Kwame is an excellent photographer. We know this because we met Kwame at the Christmas fair that takes over our London "village" each year, where you can buy "vintage" teapots (culled from charity shops in Lewisham) and home-knit stocking-filler finger puppets for a tenner a pop.

Kwame's stall was decorated with portraits he'd taken of local families ("I just work in south-east London, yeah? I just feel it's more honest?"), but these artful shots were unrecognisable from the mottled-background group photographs I remembered from childhood. We shuffled a little closer in, and the warm glow of his work thawed our frozen noses. Here, a father lifted his beaming son up into a cloudless sky. There, a family dangled their feet off a wooden bridge as they dropped Pooh sticks into a stream.

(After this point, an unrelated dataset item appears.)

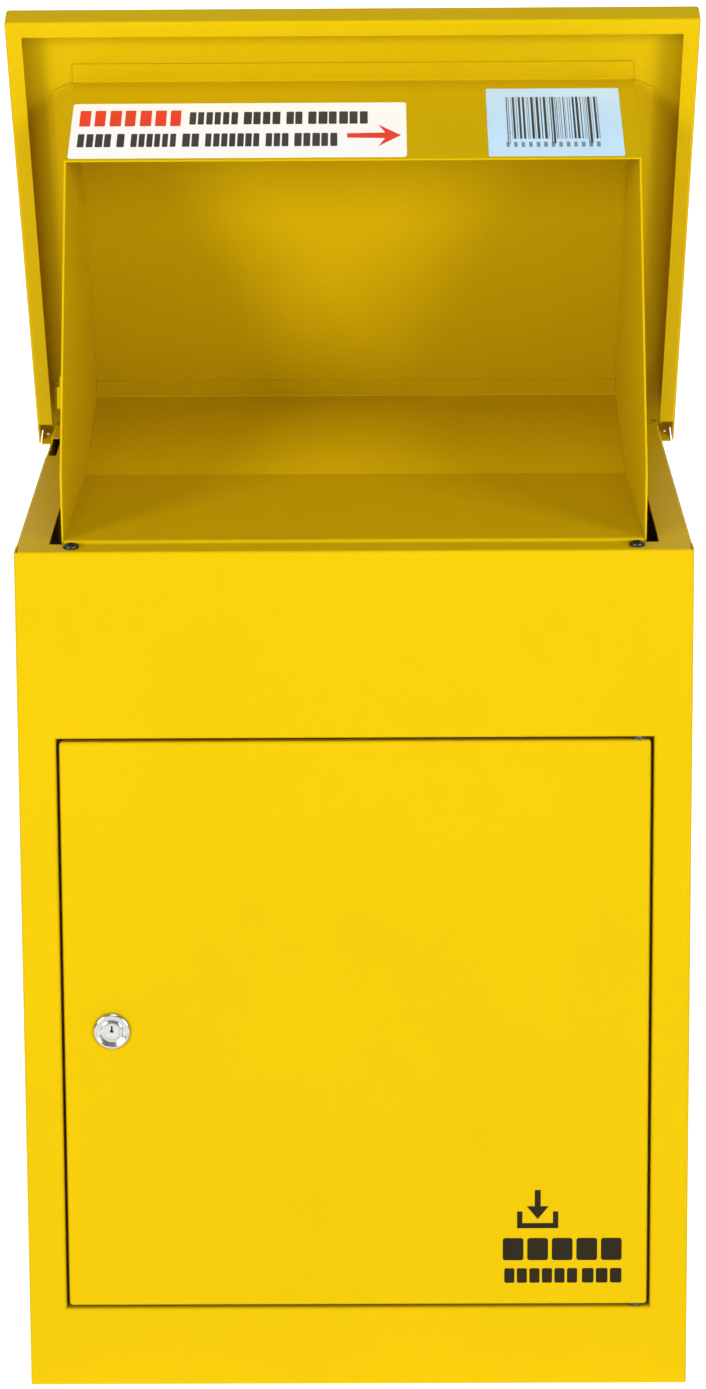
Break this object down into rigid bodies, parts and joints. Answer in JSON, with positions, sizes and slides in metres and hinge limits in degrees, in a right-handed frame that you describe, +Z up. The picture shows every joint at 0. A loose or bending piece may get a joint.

Yes, there was no doubt about it. Kwame could make us look like the sort of family who lounged about in dappled corners of the house, quietly reading clever books and absentmindedly popping cherries into our mouths – rather than thrashing about in a sea of laundry and peeling biscuits off the carpet. And the results would make gorgeous Christmas presents.

Seven months on, and Kwame's business card remains tacked to the kitchen notice board, an elephant in the room, bearing the legend: "Standard Package, £499. Digital Package, £579". Our relatives remain without the pictures they have requested. Our pride will not allow us to visit the photographer in Bromley shopping centre.